Thyroid nodules need surgery if they are causing local symptoms due to their size or position. They may cause speech, swallowing or breathing difficulties. Alternatively they may need to be removed if there is a risk of cancer. This is assessed based on the ultrasound appearance of the nodule and a biopsy.

3. What is a TIRADS classification?

This is a risk assessment of a nodule based on its ultrasound appearance and guides the need for biopsy. It is subclassified into:

  • TIRADS 1 - Benign
  • TIRADS 2 - Not suspicious
  • TIRADS 3 - Mildly suspicious. Biopsy if 2.5 cm or larger. Observe with ultrasound if between 1.5 cm to 2.5 cm in size.
  • TIRADS 4 – Moderately suspicious. Biopsy if 1.5 cm or larger. Observe with ultrasound if between 1.0 cm and 1.5 cm in size.
  • TIRADS 5 – Highly suspicious. Biopsy if 1.0 cm or larger. Observe with ultrasound if between 0.5 cm and 1.0 cm in size.

4. How is a biopsy of a thyroid nodule performed?

This is performed by a doctor using ultrasound to guide the biopsy and accurately sample the nodule. For the biopsy, a very thin needle is used to withdraw cells from the thyroid nodule.

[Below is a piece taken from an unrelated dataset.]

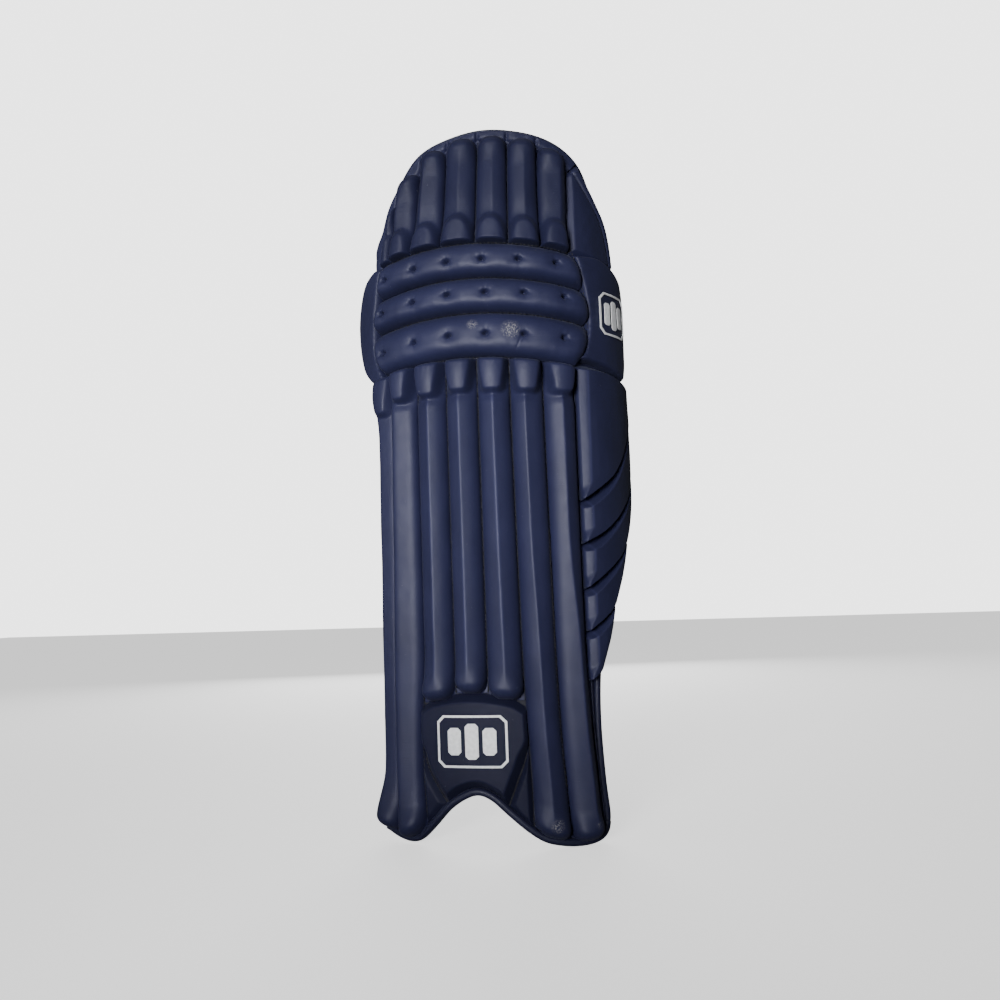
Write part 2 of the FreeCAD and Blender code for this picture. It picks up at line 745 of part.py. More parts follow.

The needle used is smaller in diameter than those used in most blood draws.

5. What does my thyroid biopsy result mean?

Thyroid biopsies are classified based on the appearance of the cells using the Bethesda classification to give a risk of cancer.

  • Non diagnostic (Bethesda 1)
    • o Needs repeat biopsy
  • Benign (Bethesda 2)
    • Nodule may be observed based on low risk of malignancy in appropriate patients.
  • Atypia of undetermined significance (Bethesda 3)
    • 14 % risk of malignancy
  • Follicular Neoplasm (Bethesda 4)
    • 25 % risk of malignancy
  • Suspicious for malignancy (Bethesda 5)
    • 70% risk of malignancy
  • Malignant (Bethesda 6)
    • 99% risk of malignancy

For Bethesda 3 nodules, after consideration of clinical and ultrasound features, investigations such as repeat FNA or molecular testing may be used to supplement malignancy risk before recommending either surveillance or diagnostic surgery.

Bethesda 4-6 lesions generally require surgery.

6. Can you live a normal life without your thyroid?

People can live full, long lives without a if they take thyroid medication to replace the absence of thyroid hormones in their body.